What You’ll Need:
- 1 tablespoon ground flaxseed
- 1 cup unsweetened non-dairy milk
- 1 teaspoon white or apple cider vinegar
- 1 cup buckwheat flour
- 1 1/2 teaspoons baking powder
- 1/2 teaspoon baking soda
- 1/2 teaspoon ground cinnamon
- 1/4 teaspoon salt
- 1/8 teaspoon ground nutmeg
- 1 medium banana, mashed (about 1/2 cup)
- 1 tablespoon avocado oil (or other neutral oil like canola)

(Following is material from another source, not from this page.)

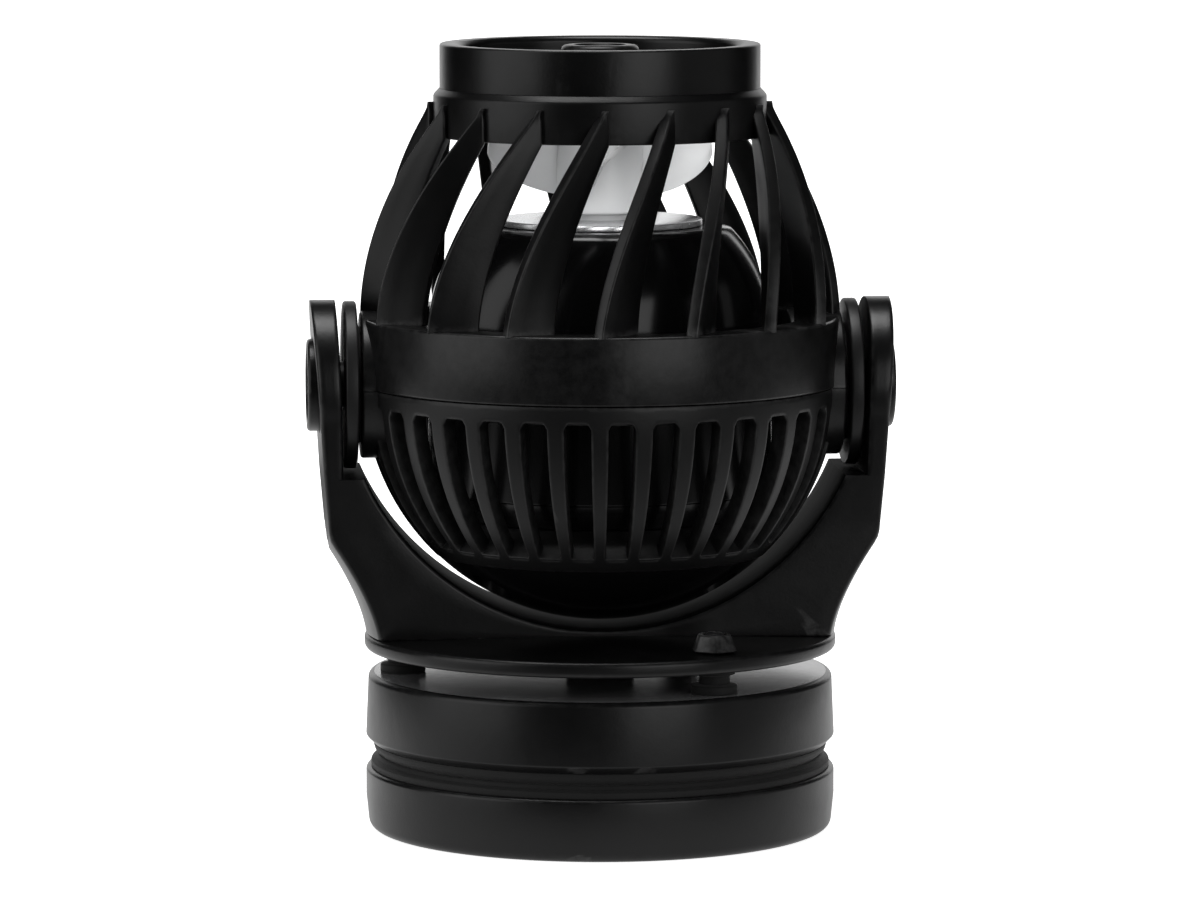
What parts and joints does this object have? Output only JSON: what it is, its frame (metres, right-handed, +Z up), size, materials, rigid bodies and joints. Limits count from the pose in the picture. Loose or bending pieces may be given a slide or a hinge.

- 1 x 60g bar of Conscious Chocolate’s Orange and Tangerine (to be melted for the topping)
What To Do:
- In a small bowl, add flaxseed and 2 1/2 tablespoons water to make a flax egg; stir. Set aside for 5 minutes.
- In a medium bowl, add non-dairy milk and vinegar; stir. Set aside for 5 minutes.
- In a medium bowl, add buckwheat flour, baking powder, baking soda, cinnamon, salt and nutmeg; stir.
- To the bowl with the milk and vinegar mixture, add flax egg, mashed banana and oil. Whisk to combine. Slowly pour the wet ingredients into the dry ingredients; stir until just combined. Let the batter sit for 5 minutes.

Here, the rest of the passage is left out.